When I first started readjusting my life to working from home, I settled into a pattern which is anti-socially evident to this day. Every expedition away from home is weighted with specific purpose. I change my clothes, I plan my route and I get it done, NYC style. I don't have time for idle conversation or introductions to small town friends, neighbors and acquaintances. Still I ran the gauntlet of my mother's retirement home and met a variety of geezers one of whom gave Moms a teary 2 minute hug. It wasn't an embarrassment, it was a delay. I wanted to see the river, dammit. I realized this change in myself too late to make up for my big city attitude, but tomorrow is my last day here and I've got less that 36 hours to be out in these parts. I've already Zillowed the possibilities. I've already seen the three houses and yards on our block of Montana Avenue. I'm running out of aimless time.
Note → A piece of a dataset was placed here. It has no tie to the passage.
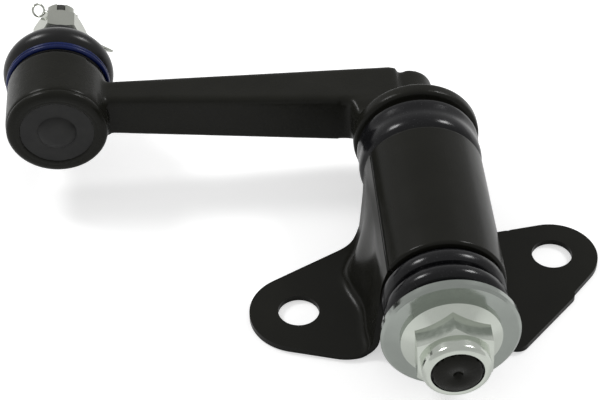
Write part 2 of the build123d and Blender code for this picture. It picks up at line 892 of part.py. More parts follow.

I love the idea of the free and open spaces, but I lack the experience of being out in it. I don't have the gear to make something happen out there. Neither pick, shovel, mudbox, shotgun, fishing pole or gutting knife. Nephew is cleaning out the mold on the north house, preparing it for new drywall. I'm taking donations in the form of new paid subscriptions from essays of this sort. Some good I am. I still want it. I still want my own special proximity to woods and waters. I still expect the Spousal Unit will give me a massive eye roll and we'll settle back into our routine. The difference now is that I have this new vocabulary of a place that is not Texas or Georgia. It's rural, but it's not backcountry. It's modern and balanced and rightsized. It's not overflowing with subdivision and new mall towns. It's not overrun.
My mother says that we should all live to be 120 years old if the rapture doesn't come first. She just showed me, at the age of 88 that she can raise herself to standing from sitting on the floor without using her hands. In her leopard pajamas. What a life. One more episode to come. I will be able to download the photos from my real camera soon.